The Association of Directors of Children’s Services (ADCS) said austerity policies and an increasingly fragmented approach to public services were taking a toll on communities and punishing the most economically fragile households.
“The unintended consequence of the government’s austerity programme has been to drive up demand for [child protection] services as more and more families find themselves at the point of crisis with little or no early help available,” it said in a report.
The ADCS president, Alison Michalska, said long delays for universal credit payments, alongside welfare policies such as the two-child limit and housing benefit cuts, were causing difficulties for poorer families struggling to pay for food and rent.
The latest official statistics show 72,000 children were in care in England at the end of March, up 3% on the previous year, and the ninth successive year that this number has increased.
Between 2010 and 2016, the number of children assessed by social workers as as being in need rose by 5%, the number of children subject to a child protection plan increased by 29%, and numbers in care were up 10%.
Michalska, who is the director of children and adult services at Nottingham city council, said a growing number of families faced a bleak reality. She said more support was needed – including more flexibility in the benefits regime – to prevent families under the stress of poverty from spiralling into crisis.
“We are I think, I hope, beginning to see a move away from some aspects of austerity, which are welcome. But families living in deprived areas will continue to suffer unless some flexibility can be introduced to the currently inflexible benefits regime.
“For example, in some local areas in which universal credit has been rolled out the wait for benefits is, in some cases, exceeding six weeks which means that families are struggling to pay for basic essentials such as food and rent.
“The rigidity of the benefits system also compounds the impact of insecure, erratic and unstable employment. There is a real need for government to consider how the benefit system can reflect and deal with the issues that affect families today.”
Speaking at the national children and adult services conference in Bournemouth, she said that financial pressures in children’s services, the NHS, police and education, alongside reforms in health, education and social care were “all taking their toll on our communities”.

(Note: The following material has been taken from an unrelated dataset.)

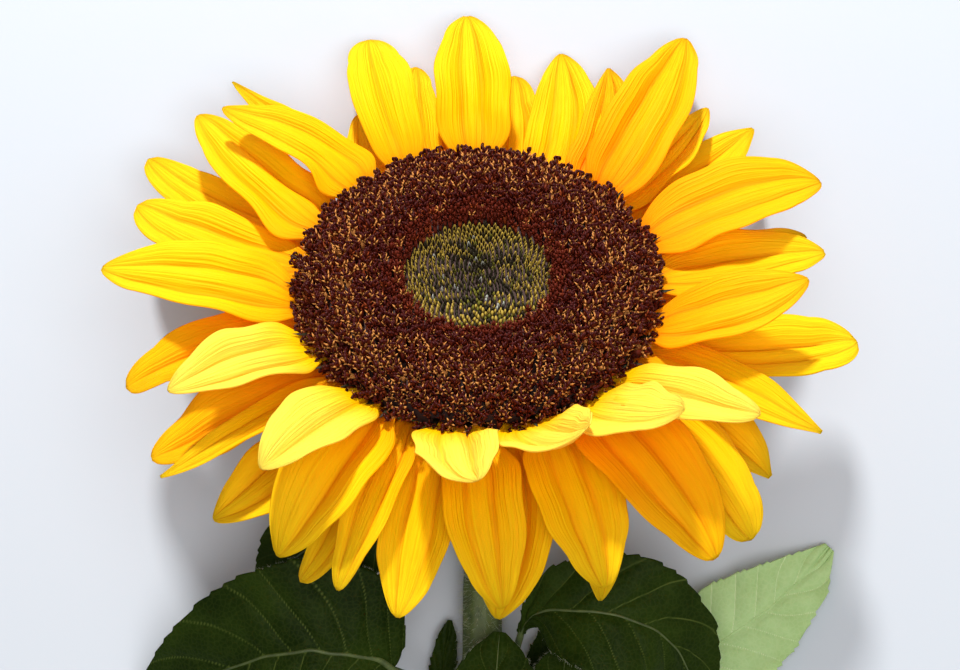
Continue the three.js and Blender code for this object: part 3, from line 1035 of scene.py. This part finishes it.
hair_white, _, _ = new_finish("hair_white", (0.6, 0.64, 0.46), 0.5)
chance = random.Random(23)
stem_hair_places = []
while len(stem_hair_places) < STEM_HAIRS:
    along = chance.uniform(0.02, 0.995) * STEM_ALONG
    row = int(along)
    angle = chance.uniform(0, math.tau)
    outward = ACROSS_FACE * math.cos(angle) + limb_upper[row] * math.sin(angle)
    root = limb_spine[row] + limb_along[row] * (along - row) * RING_STEP + outward * limb_radius[row] * 0.96
    lean = limb_along[row] * chance.uniform(-0.2, 0.5)
    direction = outward + lean + np.array([chance.gauss(0, 0.18) for _ in range(3)])
    size = chance.uniform(0.4, 1.25)
    if root[2] + direction[2] * HAIR_LENGTH * size > HAIR_FLOOR_GAP:
        stem_hair_places.append((point_along(direction, size), root))
join_copies("stem_hairs", build_hair, stem_hair_places, hair_white, smooth=False)

# ---- Leaves ----
# Each leaf is a thin pointed blade on a round stalk. A stout midrib runs on from the stalk, with pale side
# veins from it, the tissue swells between them, and the edge is toothed.
LEAF_THICKNESS = 0.0005
LEAF_ACROSS = 56
LEAF_ALONG = 150
LEAF_SMOOTHING = 0.02  # of its length
LEAF_CUTS = 90
STALK_REACH = 0.005  # an outline further than this from the stalk's middle is not the stalk's
STALK_STEPS = 120
STALK_SIDES = 10
VEIN_LEAN = 1.5  # side veins that a line square across half the blade would meet
SIDE_VEIN_WIDTH = 0.009
MIDRIB_WIDTH = 0.024  # of half the blade's width
EDGE_WAVE = 0.0022
TOOTH_PITCH = 0.0055
TOOTH_DEPTH = 0.0011
LEAVES = {
    # the midrib from the stem to the tip, measured from under the middle of the face; the width; the
    # share of the length that is stalk; pairs of side veins; puffed height; which way the face looks
    "leaf_left": (
        ((-9, -151, 10), (-32, -137, 34), (-56, -129, 45), (-83, -134, 38), (-130, -156, 2)),
        (68, 0.24, 8, 0.0014, (0.1, 0, 1)),
    ),
    "leaf_left_rear": (
        ((-10.5, -64, 19), (-34, -80, 30), (-60, -92, 24), (-84, -112, 2)),
        (40, 0.16, 7, 0.0011, (0, 0, 1)),
    ),
    "leaf_right": (
        ((11.4, -142, 12), (15, -129, 20), (20, -117, 37), (45, -115, 48), (70, -126, 40), (83, -154, 17)),
        (46, 0.26, 7, 0.0014, (0.1, 0.2, 1)),
    ),
    "leaf_right_far": (
        ((10.4, -170, 8), (42, -160, 7), (76, -141, 6), (98, -125, 8), (115, -113, 8), (134, -93, 2)),
        (42, 0.46, 6, 0.0011, (0, 0, 1)),
    ),
    "leaf_small_left": (
        ((-8.6, -178, 6), (-12.6, -162, 5), (-13.2, -142, 5), (-10.4, -121, 4)),
        (10, 0.2, 5, 0.0005, (0, 0, 1)),
    ),
    "leaf_small_front": (
        ((2, -190, 17.5), (4, -168, 28), (6, -147, 33), (8, -123, 26)),
        (34, 0.15, 5, 0.0009, (0, 0, 1)),
    ),
    "leaf_small_right": (
        ((11.8, -200, 12), (21, -178, 20), (29, -156, 23), (33, -128, 15)),
        (28, 0.2, 5, 0.0007, (0, 0, 1)),
    ),
    "leaf_small_rear": (
        ((10.6, -148, 4.5), (20, -140, 4), (30, -130, 3), (40, -118, 2)),
        (15, 0.2, 5, 0.0005, (0, 0, 1)),
    ),
}
UNDER_HEAD = HEAD_CENTRE * (1, 1, 0)


def cut_leaf(corners, edges, midrib, width, stalk_share, face_axis):
    """The cuts of a leaf, square to its midrib. Its midrib and its width are in millimetres."""
    rib = even_out(UNDER_HEAD + np.array(midrib) / 1000, LEAF_CUTS + 2, 0.04)
    along = ways_along(rib)
    cuts = []
    for number in range(1, LEAF_CUTS):
        reach = STALK_REACH if number < stalk_share * LEAF_CUTS else 0.62 * width / 1000
        found = cut_across(corners, edges, rib[number], along[number], face_axis, reach)
        if found is not None:
            cuts.append(found[1])
    return [np.array(part) for part in zip(*cuts)]


def leaf_finish(name, darkest, lightest, line, glow):
    """Leaf tissue: mottled between two greens, with a net of fine veins and paler main veins."""
    material, tree, shader = new_finish(name, lightest, 0.5)
    shader.inputs["Specular IOR Level"].default_value = 0.05
    place = add_node(tree, "TexCoord").outputs["Object"]
    patches = add_node(tree, "TexNoise", {"Vector": place, "Scale": 55.0, "Detail": 4.0}).outputs["Fac"]
    colour = add_ramp(tree, patches, [(0.3, darkest), (0.7, lightest)])
    net = add_node(tree, "TexVoronoi", {"Vector": place, "Scale": 520.0}, feature="DISTANCE_TO_EDGE")
    net_line = add_ramp(tree, net.outputs["Distance"], [(0.0, (0.16, 0.16, 0.16)), (0.15, (0, 0, 0))])
    vein = add_node(tree, "Attribute", attribute_name="vein").outputs["Fac"]
    vein_line = add_ramp(tree, vein, [(0.35, (0, 0, 0)), (0.85, (1, 1, 1))])
    for lines in (net_line, vein_line):
        parts = {"Factor": lines, "A": colour, "B": (*line, 1)}
        colour = add_node(tree, "Mix", parts, data_type="RGBA").outputs["Result"]
    tree.links.new(colour, shader.inputs["Base Color"])
    add_tissue(tree, shader, net.outputs["Distance"], 0.6, 0.0005, glow, 0.2)
    return material


# A shaded copy of the leaf tissue: painted shade, far darker than the leaves' own green, for the leaves
# that lie in the head's shadow.
leaf_green_painted_shade = leaf_finish(
    "leaf_green_painted_shade", (0.008, 0.018, 0.001), (0.022, 0.042, 0.003), (0.08, 0.11, 0.02), (0.05, 0.13, 0.004)
)
# A lit copy of the same tissue: painted light, paler than the leaves' own green, for the leaf that lies in
# full light.
leaf_pale_painted_light = leaf_finish(
    "leaf_pale_painted_light", (0.37, 0.54, 0.2), (0.5, 0.69, 0.31), (0.7, 0.8, 0.45), (0.45, 0.65, 0.12)
)


def vein_phase(t, v, pairs):
    """Counts the side veins along a blade, bent forwards at its edges. One lies at each whole number."""
    return t * pairs - VEIN_LEAN * np.abs(v) ** 0.85 + 0.25 * np.sign(v) + 0.4


def side_vein(pairs):
    """How near a place is to a vein: 1 on a side vein or the midrib, 0 far from them."""

    def measure(t, v):
        phase = vein_phase(t, v, pairs)
        across = np.abs(phase - np.rint(phase)) / pairs * 2
        side = np.exp(-((across / SIDE_VEIN_WIDTH) ** 2))
        return np.maximum(side, np.exp(-((v / MIDRIB_WIDTH) ** 2)))

    return measure


def leaf_relief(pairs, puff, chance):
    """The tissue swollen between the veins of one leaf, and its waved edges."""
    wave_count = chance.uniform(1.6, 2.6)
    wave_start = chance.uniform(0, math.tau)

    def relief(t, v, width, length):
        swell = np.abs(np.sin(np.pi * vein_phase(t, v, pairs))) ** 0.6
        swell = swell * np.clip(np.abs(v) * 6, 0, 1) * (1 - 0.5 * v**2)
        wave = np.sin(math.tau * wave_count * t + wave_start + 1.1 * np.sign(v)) * np.abs(v) ** 2.5
        return puff * (swell - 0.5) + EDGE_WAVE * wave * np.sin(np.pi * np.clip(t, 0, 1))

    return relief


def toothed(chance):
    """How much wider than its solid a leaf is: toothed at its very edge."""
    start = chance.uniform(0, 1)

    def outline(t, v, width, length):
        saw = (t * length / TOOTH_PITCH + start + 0.3 * np.sin(37 * t)) % 1
        tooth = TOOTH_DEPTH * 2 / np.maximum(width, 0.01) * (saw - 0.5)
        return 1 + tooth * np.abs(v) ** 10 * np.clip(6 * (1 - t), 0, 1)

    return outline


for number, (node, (midrib, leaf_sizes)) in enumerate(LEAVES.items()):
    width, stalk_share, pairs, puff, face = leaf_sizes
    chance = random.Random(300 + number)
    corners, edges = solid_corners(node)
    cuts = cut_leaf(corners, edges, midrib, width, stalk_share, unit(np.array(face)))
    blade_cuts = [part[int(stalk_share * len(part)) :] for part in cuts]
    relief = leaf_relief(pairs, puff, chance)
    outline = toothed(chance)
    leaf = blade_sheet(
        node + "_blade", blade_cuts, LEAF_ACROSS, LEAF_ALONG, LEAF_SMOOTHING, relief, outline
    )
    mark_corners(leaf, "vein", side_vein(pairs))
    give_thickness(leaf, LEAF_THICKNESS)
    # The leaf in full light gets the painted light copy, the others the painted shade copy.
    leaf.data.materials.append(leaf_pale_painted_light if node == "leaf_right_far" else leaf_green_painted_shade)
    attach(leaf, "root")
    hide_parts(node)
    spine = even_out(cuts[0], STALK_STEPS, 0.02)
    stalk_radius = 0.0008 + 0.022 * np.linalg.norm(cuts[1], axis=1).max()
    share = np.linspace(0, 1, STALK_STEPS)
    taper_places = (0, stalk_share, stalk_share + 0.1, 0.97)
    rib_radius = stalk_radius * np.interp(share, taper_places, (1.15, 1, 0.6, 0.15))
    rib_depth = rib_radius * np.interp(share, (stalk_share, stalk_share + 0.1), (0.2, 1.0))
    rib_place = spine - even_out(cuts[2], STALK_STEPS, 0.03) * rib_depth[:, None]
    rib_along = ways_along(rib_place)
    rib_side = np.cross(rib_along, (0, 0, 1.0))
    rib_side /= np.linalg.norm(rib_side, axis=1)[:, None]
    rib_upper = np.cross(rib_side, rib_along)
    rib = tube_along(
        node + "_stalk", rib_place, lambda row, around: rib_radius[row], rib_side, rib_upper, STALK_SIDES
    )
    # The stalk of the leaf in full light gets its painted light copy too.
    rib.data.materials.append(leaf_pale_painted_light if node == "leaf_right_far" else stem_green)
    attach(rib, "root")

# ---- Leaf hairs ----
# A fringe of short stiff hairs stands out all along the margins of the leaves. They are shorter copies
# of the stem's hairs, with their roots in both edges of every blade.
HAIRS_PER_LEAF = 700


def margin_hairs(sheet, across, chance):
    """Places for hairs along both edges of a sheet, pointing out of it."""
    corners = np.array([vertex.co for vertex in sheet.data.vertices]).reshape(-1, across + 1, 3)
    places = []
    for edge, inside in ((corners[:, 0], corners[:, 4]), (corners[:, -1], corners[:, -5])):
        for _ in range(HAIRS_PER_LEAF // 2):
            row = chance.uniform(1, len(edge) - 2)
            share = row % 1
            low = int(row)
            root = Vector(edge[low]).lerp(Vector(edge[low + 1]), share)
            out = (Vector(edge[low]) - Vector(inside[low])).normalized()
            direction = out + Vector([chance.gauss(0, 0.3) for _ in range(3)])
            size = chance.uniform(0.25, 0.5)
            if root.z + direction.z * HAIR_LENGTH * size > HAIR_FLOOR_GAP:
                places.append((point_along(direction, size), np.array(root)))
    return places


chance = random.Random(31)
leaf_hair_places = []
for node in LEAVES:
    leaf_hair_places += margin_hairs(bpy.data.objects[node + "_blade"], LEAF_ACROSS, chance)
join_copies("leaf_hairs", build_hair, leaf_hair_places, hair_white, smooth=False)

She added: “Providing help and support to children and families early is the only way to reduce demand for high-end statutory services and health and social care in the long run; not doing so is a false economy and, fundamentally, is not in children and young people’s best interests.”
An ADCS report, A Country That Works for All Children, said children living in the poorest areas of the country were 10 times more likely to be put on to a child protection plan or be subject to care proceedings than youngsters in wealthier areas.
Local authorities had suffered an average 40% cuts in funding since 2010, and a £2bn funding gap between demand for children’s services and available resources has emerged, it said. An estimated 600 youth centres closed between 2012 and 2016 while 1,200 children’s centres have shut since 2010.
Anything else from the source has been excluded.